Menos mal que las cosas parece que van cambiando. En los últimos días he podido ver cómo decenas de activistas enfervorecidos increpaban a los funcionarios que recogían a Excalibur y, sólo un día después, cuando se conoció su triste suerte, al menos un par de centenares de ellos llamaban “asesinos” a quienes hubiesen tomado la decisión matar al pobre animal. La explicación debe de estar en que Excalibur tenía cartilla de vacunación española, no nigeriana o sudanesa. De hecho se le trató según esta condición, y por eso fueron a recogerlo con un vehículo bien equipado que lo dejó en manos de un experimentado veterinario que, antes de inyectarle el líquido letal, lo sedó para evitarle cualquier sufrimiento innecesario. Fue todo una eutanasia al más puro estilo occidental. Murió como tantos pacientes lo hacen en hospitales de Bélgica, Holanda o Luxemburgo por decisión propia y/o de sus familiares.

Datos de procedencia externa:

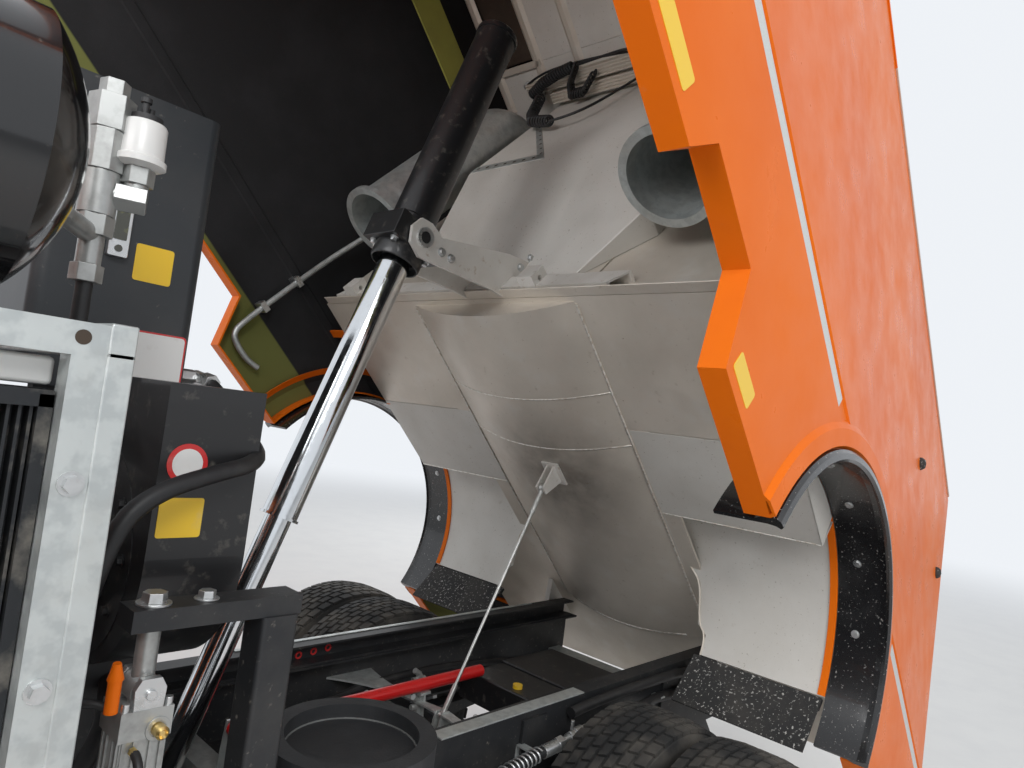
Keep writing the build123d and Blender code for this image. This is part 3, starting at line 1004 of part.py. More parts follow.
# Side brushes on swinging arms
ARM_X = 2080.0
ARM_Y = 600.0
ARM_Z = 470.0
BRUSH_X = 2610.0
BRUSH_Y = 880.0
BRUSH_R = 330.0
BRUSH_PLATE_Z = 300.0
BRUSH_LOW_Z = 120.0
for name, side in SIDES:
    with BuildPart() as broom_arm:
        reach = hypot(BRUSH_X - ARM_X, BRUSH_Y - ARM_Y)
        nx = -(BRUSH_Y - ARM_Y) / reach * 35
        ny = (BRUSH_X - ARM_X) / reach * 35
        plan_shape(
            [(ARM_X + nx, side * (ARM_Y + ny)), (BRUSH_X + nx, side * (BRUSH_Y + ny)),
             (BRUSH_X - nx, side * (BRUSH_Y - ny)), (ARM_X - nx, side * (ARM_Y - ny))], ARM_Z, ARM_Z + 50)
        rod((ARM_X, side * ARM_Y, ARM_Z), (ARM_X, side * ARM_Y, ARM_Z + 50), 48)
        rod((ARM_X, side * ARM_Y, ARM_Z - 1), (ARM_X, side * ARM_Y, ARM_Z + 51), 20 + RUN_GAP, mode=Mode.SUBTRACT)
        # Motor over the brush
        rod((BRUSH_X, side * BRUSH_Y, BRUSH_PLATE_Z + 50), (BRUSH_X, side * BRUSH_Y, ARM_Z + 110), 62)
        rod((BRUSH_X, side * BRUSH_Y, BRUSH_PLATE_Z + 49), (BRUSH_X, side * BRUSH_Y, BRUSH_PLATE_Z + 90), 20 + RUN_GAP, mode=Mode.SUBTRACT)
    hand_over(broom_arm.part, "broom_arm_" + name)

    with BuildPart() as broom:
        rod((BRUSH_X, side * BRUSH_Y, BRUSH_PLATE_Z), (BRUSH_X, side * BRUSH_Y, BRUSH_PLATE_Z + 30), 190)
        rod((BRUSH_X, side * BRUSH_Y, BRUSH_PLATE_Z + 20), (BRUSH_X, side * BRUSH_Y, BRUSH_PLATE_Z + 88), 20)
        with Locations((BRUSH_X, side * BRUSH_Y, BRUSH_PLATE_Z + 5)):
            with PolarLocations(165, 24):
                with Locations(Location((0, 0, 0), (0, 0, 0))):
                    Box(60, 34, 10)
        section = Plane(origin=(BRUSH_X, side * BRUSH_Y, 0), x_dir=(1, 0, 0), z_dir=(0, -1, 0))
        with BuildSketch(section) as skirt:
            with BuildLine():
                Polyline((135, BRUSH_PLATE_Z + 6), (185, BRUSH_PLATE_Z + 6), (BRUSH_R, BRUSH_LOW_Z), (BRUSH_R - 60, BRUSH_LOW_Z), close=True)
            make_face()
        revolve(skirt.sketch, axis=Axis((BRUSH_X, side * BRUSH_Y, 0), (0, 0, 1)))
    hand_over(broom.part, "broom_" + name)

with BuildPart() as broom_mounts:
    for name, side in SIDES:
        y = side * ARM_Y
        rod((ARM_X, y, ARM_Z - 40), (ARM_X, y, RAIL_TOP - 150), 20)
        rod((ARM_X, y, ARM_Z - 40), (ARM_X, y, ARM_Z - 6), 44)
        rod((ARM_X, y, ARM_Z + 56), (ARM_X, y, RAIL_TOP - 150), 40)
        block(ARM_X - 50, ARM_X + 50, side * (RAIL_Y + TOUCH_GAP), y, RAIL_TOP - 230, RAIL_TOP - 160)
        rod((ARM_X, y, ARM_Z - 6), (ARM_X, y, ARM_Z - TOUCH_GAP), 30)
hand_over(broom_mounts.part, "broom_mounts")


# Road engine, gearbox and radiator as plain masses
with BuildPart() as drive_engine:
    block(3420, 4480, -330, 330, AXLE_Z + 130, 1180)
    block(3500, 4380, -200, 200, 1178, 1300)
    block(3420, 4480, -150, 150, AXLE_Z + 60, AXLE_Z + 132)
    rod((2460, 0, AXLE_Z + 80), (3425, 0, AXLE_Z + 180), 130)
    block(4560, 4640, -360, 360, 560, 1150)
    rod((4478, 0, 900), (4562, 0, 900), 60)
    for side in (-1, 1):
        block(4000, 4090, side * 325, side * (RAIL_Y - RAIL_WALL - TOUCH_GAP), 740, 800)
hand_over(drive_engine.part, "drive_engine")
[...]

Mientras, nuestros hermanos negros no tienen tanta suerte: al enfermo lo expulsan de su comunidad y de su pueblo, y si no puede llegar hasta uno de los precarios y escasos hospitales en los que faltan todo tipo de medicinas, incluso las más elementales, se sumerge entre los árboles esperando una muerte en soledad, sangrando por todo su cuerpo hasta que pierde cualquier atisbo de energía y presa de horribles dolores. Para estos no hay compasión, ni piedad, ni sedantes que alivien el paso por el postrero momento. No hay manifestaciones ni revueltas. Ni siquiera un minuto de silencio. Ellos mueren como perros porque son pobres, porque son negros, porque nadie cuenta con ellos, porque no tienen derecho a meter papeletas en las urnas adecuadas, porque, por lo visto, han nacido al sur de la orilla equivocada del Mediterráneo.